As I completed this book, I realized that it is actually three books in one. You can choose yourself how you want to read it. It can be read as an historical book describing the timeline of the TV media from the early days and its development into today's situation, with speculations about the future. Another way is to regard the book is as a textbook about digital TV that covers most of the basics facts in this subject. And finally, perhaps the most important way to read it is as a handbook for the everyday viewer who has problems in connecting all the electronic devices required in modern home media systems. Throughout the years, I have met hundreds of people who needed to have these practical questions answered. Many of these answers are, I hope, covered in this book.

One challenge that is difficult to overcome for topics such as digital TV is the constantly changing nature of the technology. I have tried to keep the content as “time resistant” as possible. My hope that the book will still provide interesting information in 10 years time, even if the material about the future of television will at that point represent the past.
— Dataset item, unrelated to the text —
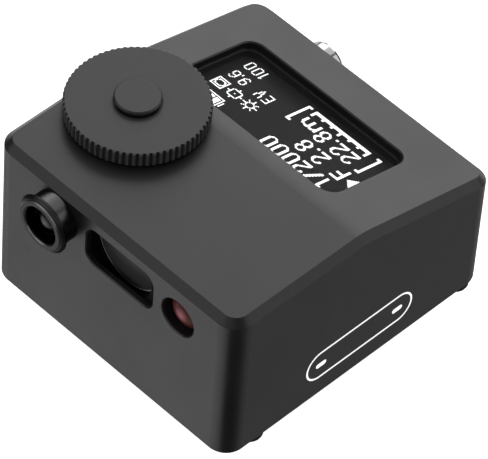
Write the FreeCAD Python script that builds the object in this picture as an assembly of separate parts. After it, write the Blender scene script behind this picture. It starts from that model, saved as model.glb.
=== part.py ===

When I was a child, before man set foot on the moon, it was technology that set the limits for human progress. But after the first moon landing, something strange happened. Suddenly, economy and politics set the limitations instead. Today, more than 30 years later, it seems as the digital technology has also provided the economical means to get advanced home entertainment that no one could have expected 20 years ago. In a world based on flat-panel TV sets, computers, satellites, optical fibers and many other digital communication systems, instead it must be the human fantasy that seems to set the limits.